97. After referring to the submissions of the counsel, and several judgments on the discrimination aspect of Article 14, this Court held:
(Subramanian Swamy case [Subramanian Swamy v. CBI, (2014) 8 SCC 682 : (2014) 6 SCC (Cri) 42 : (2014) 3 SCC (L&S) 36] , SCC pp. 721-22, paras 48-49) “48. In E.P. Royappa [E.P. Royappa v. State of T.N., (1974) 4 SCC 3 :
1974 SCC (L&S) 165] , it has been held by this Court that the basic principle which informs both Articles 14 and 16 are equality and inhibition against discrimination. This Court observed in para 85 as under: (SCC p. 38) ‘85. … From a positivistic point of view, equality is antithetic to arbitrariness. In fact equality and arbitrariness are sworn enemies; one belongs to the rule of law in a republic while the other, to the whim and caprice of an absolute monarch.
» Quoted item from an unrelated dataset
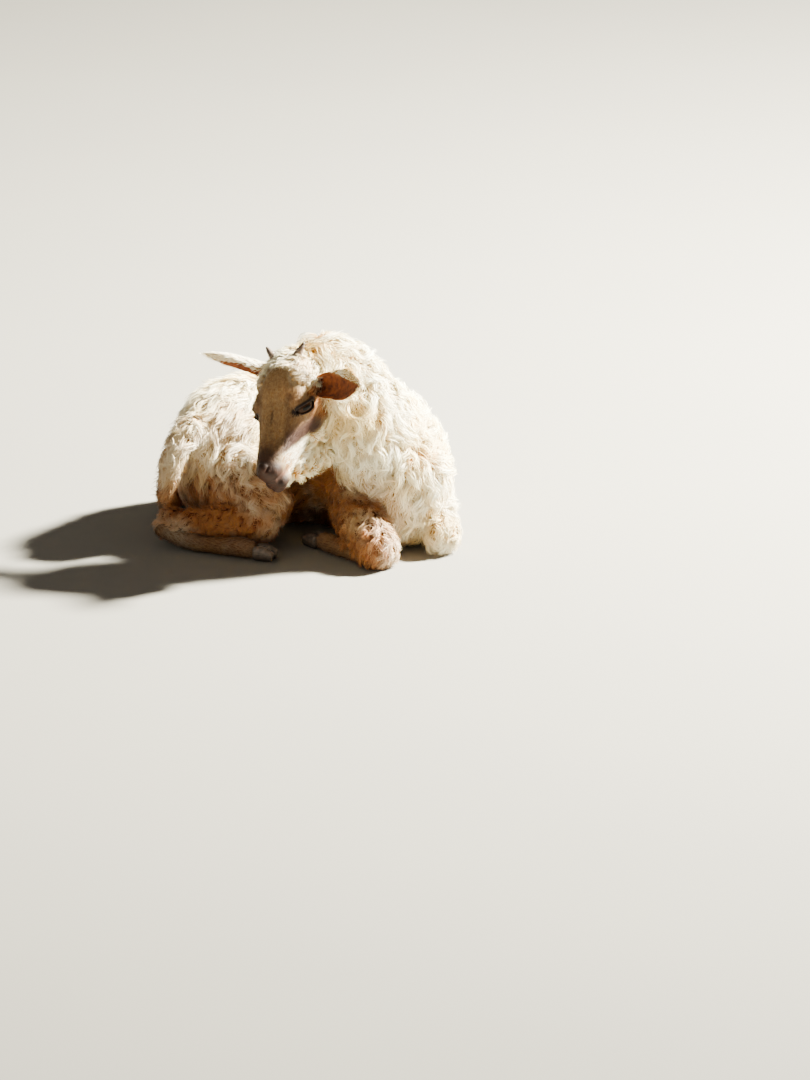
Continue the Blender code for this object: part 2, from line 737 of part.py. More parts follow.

Where an act is arbitrary, it is implicit in it that it is unequal both according to political logic and constitutional law and is therefore violative of Article 14, and if it affects any matter relating to public employment, it is also violative of Article 16. Articles 14 and 16 strike at arbitrariness in State action and ensure fairness and equality of treatment.’ Court's approach
98. Since the Court ultimately struck down Section 6-A on the ground that it was discriminatory, it became unnecessary to pronounce on one of the questions referred to it, namely, as to whether arbitrariness could be a ground for invalidating legislation under Article 14. Indeed the Court said as much in para 98 of the judgment as under:
(Subramanian Swamy case [Subramanian Swamy v. CBI, (2014) 8 SCC 682 : (2014) 6 SCC (Cri) 42 : (2014) 3 SCC (L&S) 36] , SCC p. 740) “98. Having considered the impugned provision contained in Section 6-A and for the reasons indicated above, we do not think that it is necessary to consider the other objections challenging the impugned provision in the context of Article 14.”